G1馬2頭に挟まれたのは偶然だろう。ただ、鞍上の
四位騎手は特に気にする素振りも見せず、
ディサイファのレースに集中しているようだった。
4コーナーではG1馬2頭を従え、直線入口で
トウケイヘイローを捕まえに行く、これまた積極的な立ち回り。残り1F付近で先頭に立つと、直後から
ダービーフィズ、
ラキシス、
ラストインパクト、
ハギノハイブリッド、
ヤマカツエースが押し寄せる。だが、先頭は譲らない。
ゴール前では、残り100mを切ったあたりから外に持ち出された
ヒットザターゲットが矢のように伸び、内ラチ沿いから
ダービーフィズも迫るが、これらをすべて凌ぎ切って
G2初制覇となるゴールに飛び込んだ。
ディサイファはこれで北海道の洋芝では
3戦3勝。洋芝適性の高さも勝因のひとつと思われるが、それでも今回のレースぶりは、レース後の
四位騎手の
「強かったです」というコメントがすべてを物語るのではないだろうか。
これで
ディサイファは
「G2級」であることを結果で証明してみせた。
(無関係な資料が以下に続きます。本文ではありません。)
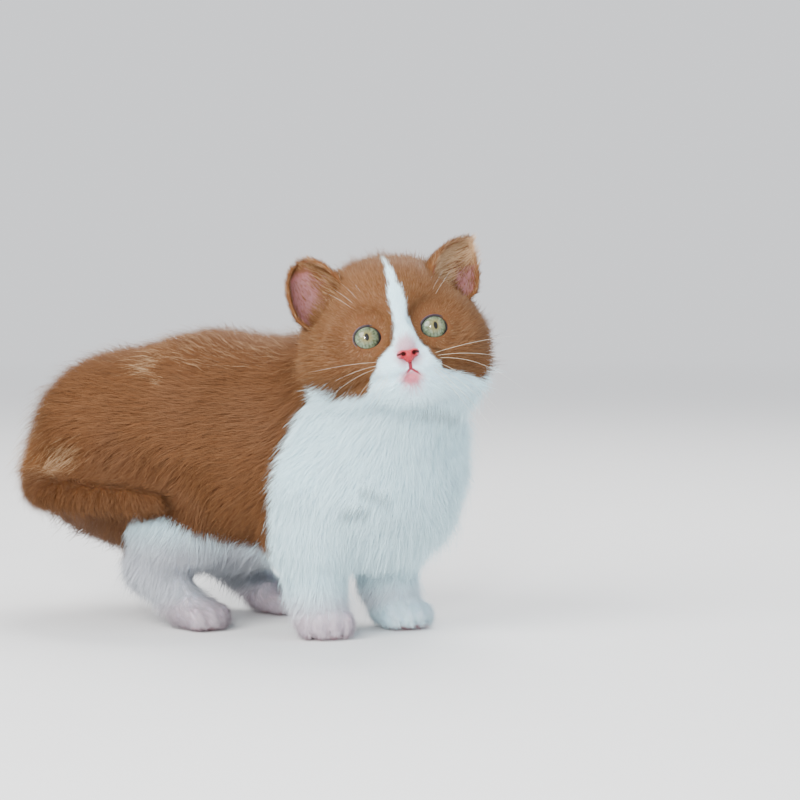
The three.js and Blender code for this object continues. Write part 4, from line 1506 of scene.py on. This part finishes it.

次なる問題は
「G1級」かどうかだが、遅咲きの
ディープインパクト産駒には重賞初制覇をG1で果たす
スピルバーグがいたり、条件戦から一気に
安田記念クビ差②着まで登り詰めた
ヴァンセンヌがいて、どれだけ強くなっているのか、能力を計り兼ねるケースもある。
だが、そこは
信頼と実績の札幌記念。前記した通り、過去10年の勝ち馬10頭中6頭はその前後でG1を勝っているだから、
「G1級」の器である可能性は決して低くはないだろう。昨年はG1という壁に跳ね返された
ディサイファだが、今年はどうか。秋が楽しみになってきた。
一方、G1馬の
ラキシスは⑤着、
トーホウジャッカルは⑧着と馬券圏外に敗れたが、
ラキシスは0秒2差なら悲観することもなさそう。馬体を絞る予定で、過去最多体重だった
宝塚記念(478kg)から2kg減というのは誤算だったかもしれないが。
8連対は450~460kg台で記録しているので、この後は馬体重をチェックしたい。
トーホウジャッカルも0秒5差で、着順ほどは負けていないが、早々と手応えが怪しくなって勝負圏内から脱落したレースぶりは物足りない。いまにして思えば、
宝塚記念(④着)はスローペースで地力勝負にならなかったことが幸いした面もありそう。もともと使って良くなっていたタイプであり、休養期間が長かっただけに、まだ
菊花賞を制した頃の
デキには戻り切っていないのかもしれない。巻き返しを期待したい。